Tummy tuck surgery is as common as facelift surgery in the U.S., but far fewer people are familiar with the procedure and its goals. At Roseville and Sacramento offices, tummy tuck patients are among the most satisfied because of the dramatic changes the surgery can produce.

I’ve outlined information below that some people are surprised to learn about tummy tuck surgery, which is clinically known as abdominoplasty:

  1. It isn’t weight-loss surgery. A fairly common misconception is that tummy tuck surgery is similar to bariatric surgery — such as a gastric bypass — which is meant for severely overweight patients.
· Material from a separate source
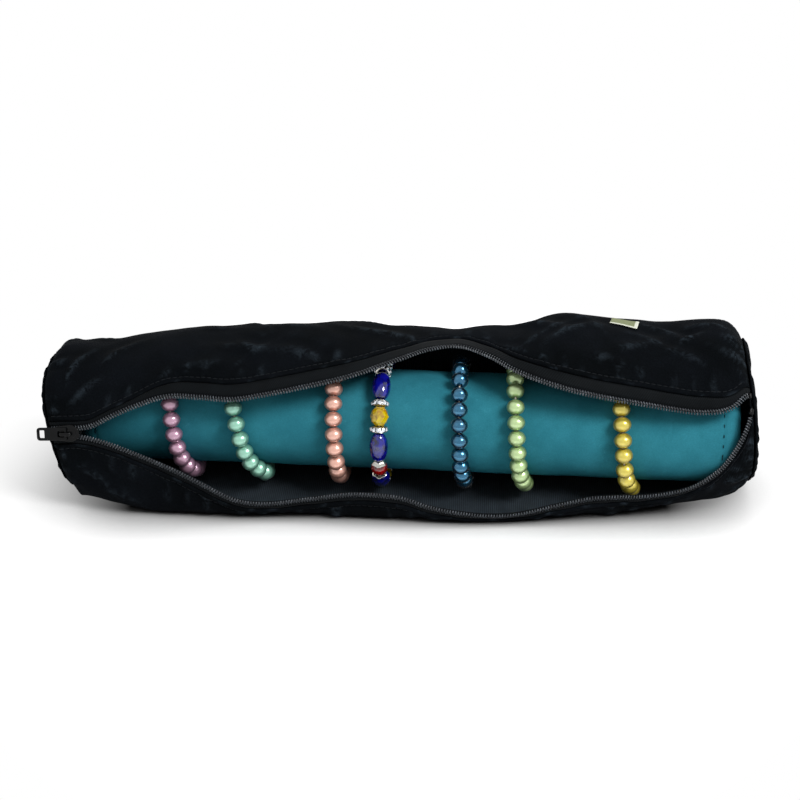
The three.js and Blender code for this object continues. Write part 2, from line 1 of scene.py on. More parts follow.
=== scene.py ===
"""Looks of the jewelry roll: a zipped black velvet bag, half open, with a padded teal roller inside it.

Shapes are worked out in millimetres in the frame that the solids were drawn in. `to_row` moves them
to the row frame in metres.
"""
import logging
import math
from collections.abc import Callable, Sequence
from dataclasses import dataclass, field
from enum import Enum

import bpy
import numpy as np
from mathutils import Matrix, Vector


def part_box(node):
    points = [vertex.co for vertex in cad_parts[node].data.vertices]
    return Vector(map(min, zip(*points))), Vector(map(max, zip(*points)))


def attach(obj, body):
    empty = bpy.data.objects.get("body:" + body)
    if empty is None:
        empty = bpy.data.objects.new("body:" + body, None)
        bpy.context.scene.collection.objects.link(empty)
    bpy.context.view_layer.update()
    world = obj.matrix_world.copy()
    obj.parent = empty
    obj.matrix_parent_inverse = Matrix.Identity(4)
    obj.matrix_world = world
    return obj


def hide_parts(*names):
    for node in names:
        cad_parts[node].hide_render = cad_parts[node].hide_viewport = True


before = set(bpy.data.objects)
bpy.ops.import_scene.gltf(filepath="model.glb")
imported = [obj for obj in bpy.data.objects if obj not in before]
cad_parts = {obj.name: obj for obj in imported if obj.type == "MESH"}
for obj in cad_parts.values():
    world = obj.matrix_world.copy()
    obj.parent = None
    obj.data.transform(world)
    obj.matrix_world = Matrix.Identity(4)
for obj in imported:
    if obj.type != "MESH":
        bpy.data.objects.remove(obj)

log = logging.getLogger("jewelry_roll")

Array = np.ndarray
Curve = Callable[[Array], Array]
Material = bpy.types.Material

MM = 0.001
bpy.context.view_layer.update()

# Middle of the roller in the frame that the solids were drawn in, in mm
ROLLER_CENTRE = np.array([3.8, -3.8, 34.5])


# Numbers and vectors

def linear(code: str) -> tuple[float, float, float, float]:
    """Linear colour of an sRGB hex code.

    Args:
        code: six hex digits, such as "30767f".

    Returns:
        Linear red, green, blue, and an alpha of 1.
    """
    shares = [int(code[i:i + 2], 16) / 255 for i in (0, 2, 4)]
    plain = [s / 12.92 if s <= 0.04045 else ((s + 0.055) / 1.055) ** 2.4 for s in shares]
    return plain[0], plain[1], plain[2], 1.0


def unit(vectors: Array) -> Array:
    """Vectors scaled to length one."""
    return vectors / np.linalg.norm(vectors, axis=-1, keepdims=True)


def bell(distance: Array) -> Array:
    """Smooth bump: one at zero, and almost nothing past two."""
    return np.exp(-np.square(distance))


def ease(share: Array) -> Array:
    """Smooth step from 0 to 1 as the share goes from 0 to 1."""
    t = np.clip(share, 0.0, 1.0)
    return t * t * (3 - 2 * t)


def circle(count: int) -> Array:
    """Equally spaced angles round a full turn, from 0, in radians."""
    return 2 * np.pi * np.arange(count) / count


def squarish(wave: Array, power: float) -> Array:
    """Sines or cosines raised to a power below one with their sign kept, for a squarish round section."""
    return np.sign(wave) * np.abs(wave) ** power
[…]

But tummy tuck patients should actually be at or within 10 to 15 pounds of the weight that they intend to maintain. Tummy tucks, in fact, are often sought by patients who have already had weight-loss surgery and want to remove excess, sagging abdominal skin. Which brings us to my next point…
  2. It’s not just for moms. It’s true that tummy tucks are considered an essential part of mommy makeover procedures, but both men and women can benefit from abdominoplasty. As I mentioned, people who have lost a significant amount of weight through surgery or lifestyle changes are often left with excess skin. A tummy tuck may be combined with other body contouring procedures, such as an arm lift, to provide comprehensive results.
  3. Liposuction can enhance the results. Besides removing excess skin, a tummy tuck can also repair and tighten abdominal muscles that may be stretched by pregnancy. But often there are small pockets of fat that liposuction removes to create well-sculpted flanks and abdominal area.
  4. Expect some downtime. A tummy tuck is major surgery. If you hear a plastic surgeon say otherwise, find another surgeon. All patients recover at their own pace, but I recommend planning to take at least a week to 10 days off from work (some patients will need additional time off). Strenuous exercise and other activities such as team sports should be avoided for at least 6 to 8 weeks. Trying to do too much too soon increases the risk of complications and can compromise the surgical results.

One other common concern of patients is scarring. A full tummy tuck requires an incision that stretches from hip to hip. I make the incision as low as possible — usually just above the pubic area — so it’s easily concealed by bikini bottoms or shorts. The trade-off of a hidden scar for a smooth stomach is one that most patients are happy to make.